Start DATA PROVIDED

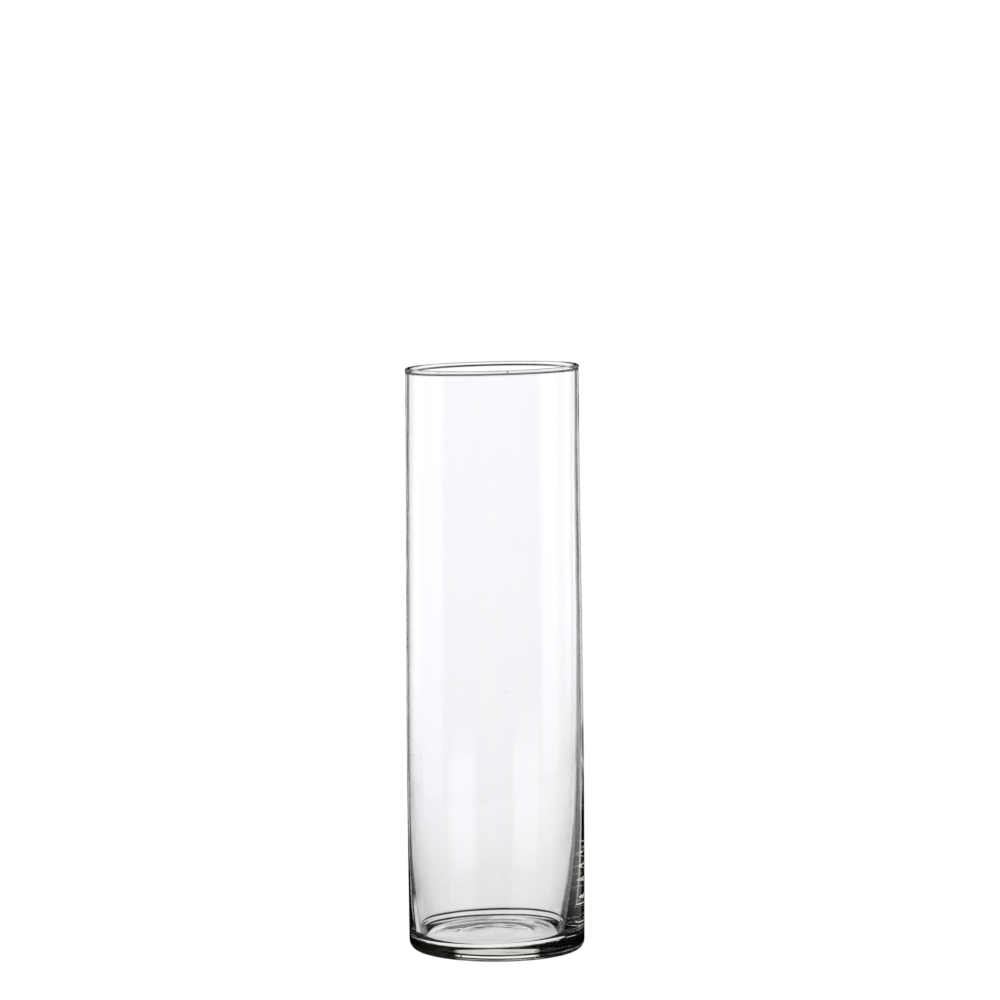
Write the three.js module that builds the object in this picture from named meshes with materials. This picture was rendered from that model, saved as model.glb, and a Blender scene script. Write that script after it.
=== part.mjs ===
// A glass cylinder vase: one body of clear glass, open at the top, with a thick floor,
// a wall that thickens towards the floor, a rounded heel and a fire-polished lip bead.
//
// Millimetres, +Z up. The origin is at the middle of the plane that the vase stands on.

import * as THREE from 'three';

// Overall shape
const HEIGHT = 300;
const FOOT_RADIUS = 45.15; // outer radius just above the heel
const BELLY_RADIUS = 45.5; // outer radius where the vase is widest
const BELLY_HEIGHT = 85;
const NECK_RADIUS = 44.3; // outer radius just under the lip

// Underside: a shallow hollow inside a flat ring that the vase stands on
const HOLLOW_RADIUS = 33;
const HOLLOW_DEPTH = 1;
const HEEL_ROUNDING = 5;

// Inside
const FLOOR_HEIGHT = 6.5; // top of the floor above the standing plane
const FLOOR_ROUNDING = 6;
const WALL_THICKNESS = 1.6; // high up, where the wall is at its thinnest
const ROOT_THICKENING = 4.8; // how much thicker the wall is where it meets the floor
const ROOT_FADE = 35; // height over which that thickening falls to about a third

// Lip: a round bead, thicker than the wall, that stands out of it on both sides
const LIP_THICKNESS = 2.7;
const LIP_RISE = 1.05; // from the middle of the bead to its crest
const LIP_BULGE = 0.25; // how far the bead stands out on the outside

// How finely the round shapes are cut
const TURN_STEPS = 72;
const WALL_STEPS = 11;
const ARC_STEPS = 5;
const LIP_STEPS = 12;
const HOLLOW_STEPS = 3;

const LIP_BEAD = LIP_THICKNESS / 2;
const LIP_BASE = HEIGHT - LIP_RISE;
const LIP_OUTSIDE_CREASE = Math.acos(1 - LIP_BULGE / LIP_BEAD);
const LIP_INSIDE_CREASE = Math.acos((WALL_THICKNESS + LIP_BULGE) / LIP_BEAD - 1);
const ROOT_SLOPE = Math.atan(ROOT_THICKENING / ROOT_FADE); // how far the bore leans at its foot
const WALL_BASE = FLOOR_HEIGHT + FLOOR_ROUNDING * (1 - Math.sin(ROOT_SLOPE));

// A gentle swell from the foot to the belly, then a slow draw-in up to the neck.
function outerRadius(height) {
  if (height < BELLY_HEIGHT) {
    const fall = (BELLY_HEIGHT - height) / BELLY_HEIGHT;
    return BELLY_RADIUS - (BELLY_RADIUS - FOOT_RADIUS) * fall ** 2;
  }
  const rise = (height - BELLY_HEIGHT) / (HEIGHT - BELLY_HEIGHT);
  return THREE.MathUtils.lerp(BELLY_RADIUS, NECK_RADIUS, THREE.MathUtils.smoothstep(rise, 0, 1));
}

function innerRadius(height) {
  const root = ROOT_THICKENING * Math.exp((WALL_BASE - height) / ROOT_FADE);
  return outerRadius(height) - WALL_THICKNESS - root;
}

// Heights from the bottom of the wall to the top, closer together near the floor.
function wallHeights(bottom, top) {
  const heights = [];
  for (let step = 0; step <= WALL_STEPS; step += 1) {
    const share = step / WALL_STEPS;
    heights.push(THREE.MathUtils.lerp(bottom, top, share ** 1.6));
  }
  return heights;
}

function underside() {
  const points = [];
  for (let step = 0; step <= HOLLOW_STEPS; step += 1) {
    const share = step / HOLLOW_STEPS;
    points.push(new THREE.Vector2(HOLLOW_RADIUS * share, HOLLOW_DEPTH * (1 - share ** 2)));
  }
  return points;
}

function heel() {
  const centre = outerRadius(HEEL_ROUNDING) - HEEL_ROUNDING;
  const curve = new THREE.EllipseCurve(centre, HEEL_ROUNDING, HEEL_ROUNDING, HEEL_ROUNDING,
    -Math.PI / 2, 0);
  return curve.getPoints(ARC_STEPS);
}

function outerWall() {
  const top = LIP_BASE - LIP_RISE * Math.sin(LIP_OUTSIDE_CREASE);
  const heights = wallHeights(HEEL_ROUNDING, top).slice(1);
  return heights.map((height) => new THREE.Vector2(outerRadius(height), height));
}

function lip() {
  const middle = outerRadius(LIP_BASE) + LIP_BULGE - LIP_BEAD;
  const curve = new THREE.EllipseCurve(middle, LIP_BASE, LIP_BEAD, LIP_RISE,
    -LIP_OUTSIDE_CREASE, Math.PI + LIP_INSIDE_CREASE);
  return curve.getPoints(LIP_STEPS).slice(1);
}

function innerWall() {
  const top = LIP_BASE - LIP_RISE * Math.sin(LIP_INSIDE_CREASE);
  const heights = wallHeights(WALL_BASE, top).reverse().slice(1);
  return heights.map((height) => new THREE.Vector2(innerRadius(height), height));
}

function floor() {
  const centre = innerRadius(WALL_BASE) - FLOOR_ROUNDING * Math.cos(ROOT_SLOPE);
  const rounding = new THREE.EllipseCurve(centre, FLOOR_HEIGHT + FLOOR_ROUNDING,
    FLOOR_ROUNDING, FLOOR_ROUNDING, -ROOT_SLOPE, -Math.PI / 2, true);
  return [...rounding.getPoints(ARC_STEPS).slice(1), new THREE.Vector2(0, FLOOR_HEIGHT)];
}

function glassVase() {
  const profile = [
    ...underside(),
    ...heel(),
    ...outerWall(),
    ...lip(),
    ...innerWall(),
    ...floor(),
  ];
  const geometry = new THREE.LatheGeometry(profile, TURN_STEPS);
  geometry.rotateX(Math.PI / 2); // the lathe turns about Y, and the vase stands along Z
  const glass = new THREE.MeshStandardMaterial({
    color: 0xf1f4ef,
    roughness: 0.02,
    metalness: 0,
    transparent: true,
    opacity: 0.35,
  });
  const mesh = new THREE.Mesh(geometry, glass);
  mesh.name = 'glass_vase';
  return mesh;
}

const vase = new THREE.Group();
vase.add(glassVase());

export default vase;
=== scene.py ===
"""A clear glass cylinder vase on a white table.

The studio is a formula of direction, with light seen through the glass, light mirrored by it and
the plain background each given their own brightness. It isn't a set of real lamps.
"""

import math

import bpy
from mathutils import Matrix, Vector, noise


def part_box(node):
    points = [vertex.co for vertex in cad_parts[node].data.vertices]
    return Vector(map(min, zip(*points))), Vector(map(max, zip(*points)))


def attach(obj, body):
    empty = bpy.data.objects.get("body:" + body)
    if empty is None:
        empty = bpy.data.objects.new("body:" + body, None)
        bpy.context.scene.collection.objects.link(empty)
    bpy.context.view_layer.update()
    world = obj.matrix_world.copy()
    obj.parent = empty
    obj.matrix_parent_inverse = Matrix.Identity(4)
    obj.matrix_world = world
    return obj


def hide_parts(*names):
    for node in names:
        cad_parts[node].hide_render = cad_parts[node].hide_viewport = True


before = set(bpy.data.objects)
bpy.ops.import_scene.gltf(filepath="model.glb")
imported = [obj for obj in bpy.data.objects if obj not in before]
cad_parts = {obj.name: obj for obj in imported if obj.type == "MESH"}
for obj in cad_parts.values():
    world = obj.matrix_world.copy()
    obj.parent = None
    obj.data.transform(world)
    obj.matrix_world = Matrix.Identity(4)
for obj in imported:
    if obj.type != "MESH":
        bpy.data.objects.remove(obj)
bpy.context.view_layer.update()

MM = 0.001
low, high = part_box("glass_vase")

# Sizes in metres, as in the CAD model
HEIGHT = high.z
BELLY_RADIUS = (high.x - low.x) / 2 - 0.15 * MM
FOOT_RADIUS = BELLY_RADIUS - 0.35 * MM
NECK_RADIUS = BELLY_RADIUS - 1.2 * MM
BELLY_HEIGHT = 85 * MM
HOLLOW_RADIUS = 33 * MM
HOLLOW_DEPTH = 1 * MM
HEEL_ROUNDING = 5 * MM
FLOOR_HEIGHT = 6.5 * MM
FLOOR_ROUNDING = 6 * MM
WALL_THICKNESS = 1.6 * MM
ROOT_THICKENING = 4.8 * MM
ROOT_FADE = 35 * MM
LIP_THICKNESS = 2.7 * MM
LIP_RISE = 1.05 * MM  # from the middle of the bead to its crest
LIP_BULGE = 0.25 * MM  # how far the bead stands out of the wall outside

# How the hot glass sagged and spread unevenly
RIM_TILT = 0.9 * MM  # the lip is this much higher on +X and lower on -X
RIM_RISE = 0.35 * MM  # and this much higher on -Y and lower on +Y
RIM_TILT_FROM = 200 * MM
LEAN = -1.5 * MM  # the top stands this far towards -X from the foot
WALL_SHIFT = 1.7 * MM  # the bore lies this far towards -X near the floor
WALL_SHIFT_FADE = 170 * MM
FLOOR_SLOPE = 0.02  # rise of the floor towards +X
FLOOR_SLOPE_ENDS = 40 * MM  # height at which the bore no longer follows that slope
RIPPLE_OUTSIDE = 0.02 * MM
RIPPLE_INSIDE = 0.03 * MM

# What the mould left on the underside
MOULD_RING_RADIUS = 20 * MM
MOULD_RING_WIDTH = 0.9 * MM
MOULD_RING_DEPTH = 0.06 * MM
CHILL_SIZE = 9 * MM
CHILL_DEPTH = 0.07 * MM

# Seeds (tiny bubbles): degrees round, height, depth under the outside, radius and stretch
SEEDS = [
    (-79.5, HEIGHT - 0.9 * MM, 1.0 * MM, 0.35 * MM, 1.3),
    (-128, HEIGHT - 1.0 * MM, 1.1 * MM, 0.22 * MM, 1.0),
    (-82, 138 * MM, 0.8 * MM, 0.22 * MM, 1.6),
    (-35, 61 * MM, 1.6 * MM, 0.2 * MM, 2.0),
    (72, 205 * MM, 0.9 * MM, 0.18 * MM, 1.8),
    (150, 96 * MM, 1.2 * MM, 0.2 * MM, 1.7),
    (-118, 3.4 * MM, 9 * MM, 0.4 * MM, 0.8),
    (-58, 3.8 * MM, 12 * MM, 0.45 * MM, 0.7),
]

# How finely the glass is cut
TURN_STEPS = 240
WALL_STEPS = 130
ROUND_STEPS = 14
FLOOR_STEPS = 24
LIP_STEPS = 28
CREASE_WIDTH = 1.0 * MM
SEED_ROWS = 8
SEED_TURNS = 12
DISC_STEPS = 60

LIP_BEAD = LIP_THICKNESS / 2
LIP_BASE = HEIGHT - LIP_RISE
LIP_OUTSIDE_CREASE = math.acos(1 - LIP_BULGE / LIP_BEAD)
LIP_INSIDE_CREASE = math.acos((WALL_THICKNESS + LIP_BULGE) / LIP_BEAD - 1)
ROOT_SLOPE = math.atan(ROOT_THICKENING / ROOT_FADE)  # how far the bore leans inwards at its foot
WALL_BASE = FLOOR_HEIGHT + FLOOR_ROUNDING * (1 - math.sin(ROOT_SLOPE))


def lerp(a, b, share):
    return a + (b - a) * share


def smoothstep(value, start, end):
    share = min(max((value - start) / (end - start), 0.0), 1.0)
    return share * share * (3 - 2 * share)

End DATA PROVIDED

AIM -
Both the line with "mesh.name = 'glass_vase';" and the line with "bpy.data.objects.remove(obj)" belong in the extract, along with every line between them; set down those lines exactly and only.

TASK RESULT -
  mesh.name = 'glass_vase';
  return mesh;
}

const vase = new THREE.Group();
vase.add(glassVase());

export default vase;
=== scene.py ===
"""A clear glass cylinder vase on a white table.

The studio is a formula of direction, with light seen through the glass, light mirrored by it and
the plain background each given their own brightness. It isn't a set of real lamps.
"""

import math

import bpy
from mathutils import Matrix, Vector, noise


def part_box(node):
    points = [vertex.co for vertex in cad_parts[node].data.vertices]
    return Vector(map(min, zip(*points))), Vector(map(max, zip(*points)))


def attach(obj, body):
    empty = bpy.data.objects.get("body:" + body)
    if empty is None:
        empty = bpy.data.objects.new("body:" + body, None)
        bpy.context.scene.collection.objects.link(empty)
    bpy.context.view_layer.update()
    world = obj.matrix_world.copy()
    obj.parent = empty
    obj.matrix_parent_inverse = Matrix.Identity(4)
    obj.matrix_world = world
    return obj


def hide_parts(*names):
    for node in names:
        cad_parts[node].hide_render = cad_parts[node].hide_viewport = True


before = set(bpy.data.objects)
bpy.ops.import_scene.gltf(filepath="model.glb")
imported = [obj for obj in bpy.data.objects if obj not in before]
cad_parts = {obj.name: obj for obj in imported if obj.type == "MESH"}
for obj in cad_parts.values():
    world = obj.matrix_world.copy()
    obj.parent = None
    obj.data.transform(world)
    obj.matrix_world = Matrix.Identity(4)
for obj in imported:
    if obj.type != "MESH":
        bpy.data.objects.remove(obj)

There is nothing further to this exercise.